Psychotherapist as a Dance Archeologist
There are lots of dances, but many of us stay with what we learned in childhood
Posted Apr 03, 2017
An element of a good psychotherapy, the one which requires the most skill and psychological strength from the therapist, is our work at uncovering early childhood dynamics (archeology) impacting our daily patterns (dances).
Whatever brings folks to therapy, eventually, patterns from childhood become a centrally relevant part of the therapy. While we often wish our childhoods and original family relations were not so influential in adult functioning, we are commonly plagued by relationship dynamics we recognize as a direct response to our family of origin.
Why we repeat patterns from our families of origin
By interacting with us in very specific ways, and engaging with each other in very specific ways, over and over and over, our parents/care-takers and other family members teach us a handful of “dances”. These dances are so deeply ingrained in our psyches we don’t even notice what moves we are making, or that we are even engaged in a dance, much less that there are tons of other dances we could do instead if we wanted.
As we enter adulthood, we do our dance, ingrained in childhood, unnoticed like the air we breathe. As we do our dance, we notice, and get noticed by others who do a similar genre of dance as ours. This isn't because it is our favorite type of dance, but rather because it is the dance we recognize, the dance that complements our moves. We find people whose moves complement ours so well, we become partners. Then we dance with those partners, get into fights about the slight differences in our dances, insisting they respond in a concordant or complementary way. We slowly teach each other to dance as we do. One day we realize we have each successfully created a version of whatever dance we had hoped we would never do again once we grew up.
This is referred to in analytic circles as repetition compulsion. Repetition compulsion is an unconscious process. There is debate about the psychic purpose, but in clinical work, it offers us an up close view of the client's internal world, and the dynamics of our client's early relationships. And for couples, once identified and unpacked, it provides access to incredible change.
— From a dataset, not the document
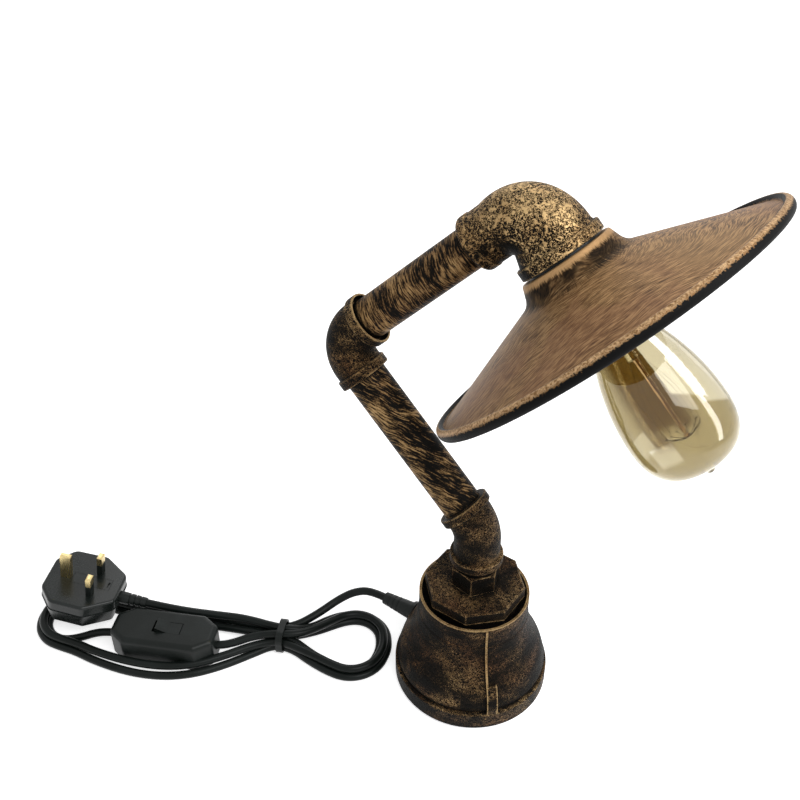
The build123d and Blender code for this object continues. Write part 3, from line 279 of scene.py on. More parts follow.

Those of us who have had an intimate partner have lived the experience of feeling like our partner was perfectly matched to trigger our most primitive issues. Sometimes we think it is ironic, or absurd, or "destiny". It is actually more mundane and common than that. It is this same phenomenon that results in us frequently finding ourselves in a repeating pattern with friends, bosses, and peers. It is not just that we attract and are attracted to a particular type of relational dynamic; we actually build the dynamic.
How therapy can help us change patterns
When we work over a period of time in psychotherapy, a good therapist can feel the push of our dance moves on their psyche. This is the same push we unconsciously use to mold our partner's behaviors, and to invite others to react/respond to us in particular ways. A trained therapist however, rather than simply react with a complementary or concordant move, is trained to "try on" the complementary dance moves "inside" themselves. The therapist can reflect upon the pressure they are feeling to respond a certain way, without actually responding.
Armed with this information they learned through these experiences in sessions, they can help us think about why we are seeking that particular response. Therapists can stay aware of the pressure to do our dance, and help us consider other possible dance moves. Over time we can open to consider other choices, other dances, other rhythms, beats and genres. We can start to make decisions about what moves we want to make, what moves we want to respond to and how, based on choice as opposed to habit or unconscious pull. We start to understand that we may choose what kind of dance we want to do.
Our built in responses are hard to chance. They are so ingrained, so instinctual. We will have to grapple with each new move, resisting the urge to fall into old patterns. But this is how we make real change; change that allows us to find more fulfillment in our relationships.
We often come to therapy for concrete issues related to relationships, life transitions, stressful work situations, or other external crises. What psychotherapy has to offer however is much greater. Its ultimate goals are fundamental shifts in how we see/experience/think about ourselves, our relationships and existence itself.